Whilst Paul was very friendly and good at organising and getting us all together, I also found him a bit petty, bossy and domineering, and our friendship drifted apart over the years.  I stopped seeing these normal or non-diagnosed friends, and through my friend Steve I was introduced to Bill and Luke, who also have mental health problems, and who have remained close and dear friends of mine. 

I find it hard to find places to socialise and make friends, partly because I am an intellectual and seek mutual intellectual friendships, although I also like ordinary people and ordinary conversation.  I have checked out my local day centre, and whilst the workers there who also had mental health problems, were very nice, warm, and friendly people, there was no actual organised activities going on there, and the people were all sitting around drinking tea or coffee or watching TV. 

I now socialise with my friends Luke and Bill, and with their friends too, but another place I go to now for my socialisation are Internet mental health chat rooms.  These chat rooms are not as good as face-to-face social interaction and friendships, but they have a unique ethereal quality, and are places where I find I can find some solace and friendship with others, and places where I can talk about my problems without being misunderstood or judged for it.  I can talk about my mental health problems there and receive sympathy, understanding, and empathy from others who have similar problems. 

The conversation in mental health chat rooms can sometimes be a bit fragmented, but at the best of times it's like stream-of-consciousness communication, I have got to know people in mental health chat, and there most definitely is a kind of non-material love and friendship between us.

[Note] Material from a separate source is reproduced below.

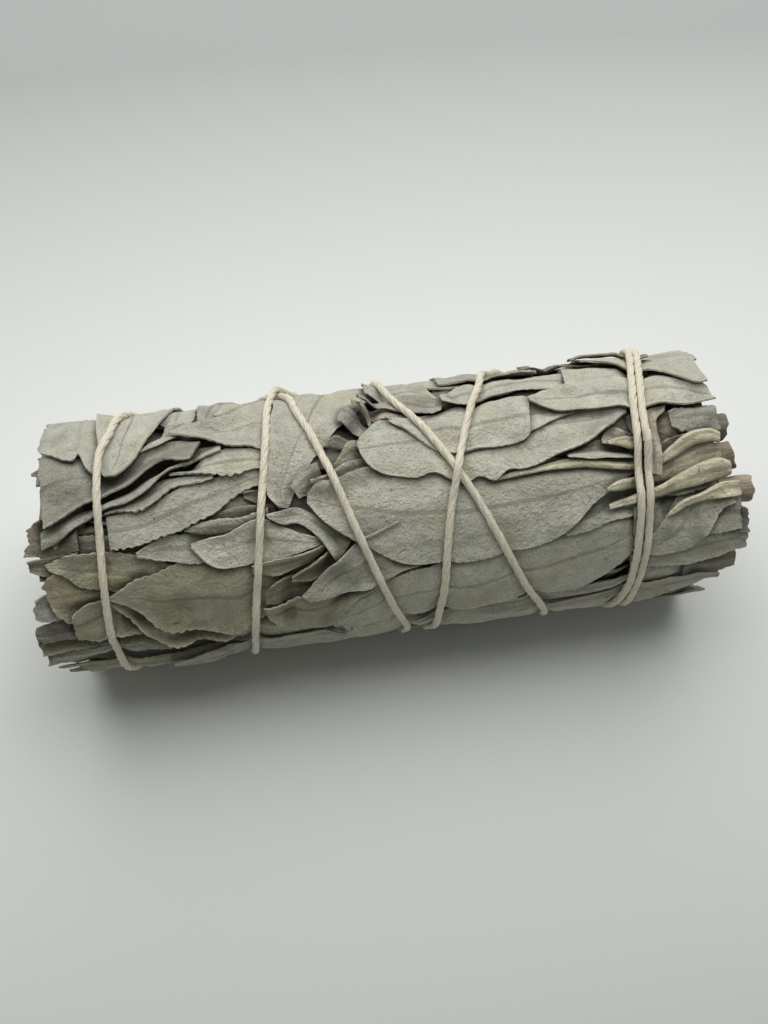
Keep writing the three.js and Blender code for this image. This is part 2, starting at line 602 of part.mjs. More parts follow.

Internet chat is much more ethereal and spiritual, because you can't see hear or see the person, and it all goes on in cyberspace, and so it's much more of a mental and in some ways a creative thing.  Also, because the conversation in mental health chat rooms is very disorganised and fragmented, it still can have a comprehensible stream, flow, and exchange of communication, and the nature and spirit of it can help one understand and interact with diagnosed madness. 

In some ways, CB Radio was a lot better because you actually hear the persons voice, and talk to local people who you could meet up with, but mental health chat is also different and better in a way because it's more international, not restricted by distance, and many people can talk at once without interrupting each other or blotting each other out.  Mental health chat is much more of a group experience than CB Radio, because you get more than two or three people talking, and the words are written down and don't overlap like they would do in spoken conversation.  Many people can be in the room and all talking at once with one another, and which is another thing that makes it unique. 

One problem with mental health chat rooms, is that most of the chat - however creative - is small talk, and I don't really get any intellectual or very interesting conversations.  (I found one chat room for intellectuals which was also a conservative chat room, but I found that many of the people there were racist, very nationalistic, and illiberal, and I am not a conservative by nature or by experience, creativity, and learning).  Still mental health chat is creative and unique, and it is paradoxically a part of my privacy with others that I share and socialise with as a safe haven, and a place of ordinary and unusual conversation. 

One thing that occurs to me about mental health chat, is that it helps a person be more attentive and fluid in ordinary mundane everyday conversation, and it can help improve ones sense of humour and mood, because the abbreviation 'lol' (and which means 'laugh out loud') can be used more easily and spontaneously, thus making it easier to share and interact with humourous remarks and realisations.  At first this may manifest just as a written abbreviation and idea, but can after a while lead to smiles, happiness, or laughter.  This doesn't improve wit, but it can improve a sense of an everyday ordinary sense of humour, happiness, and well being.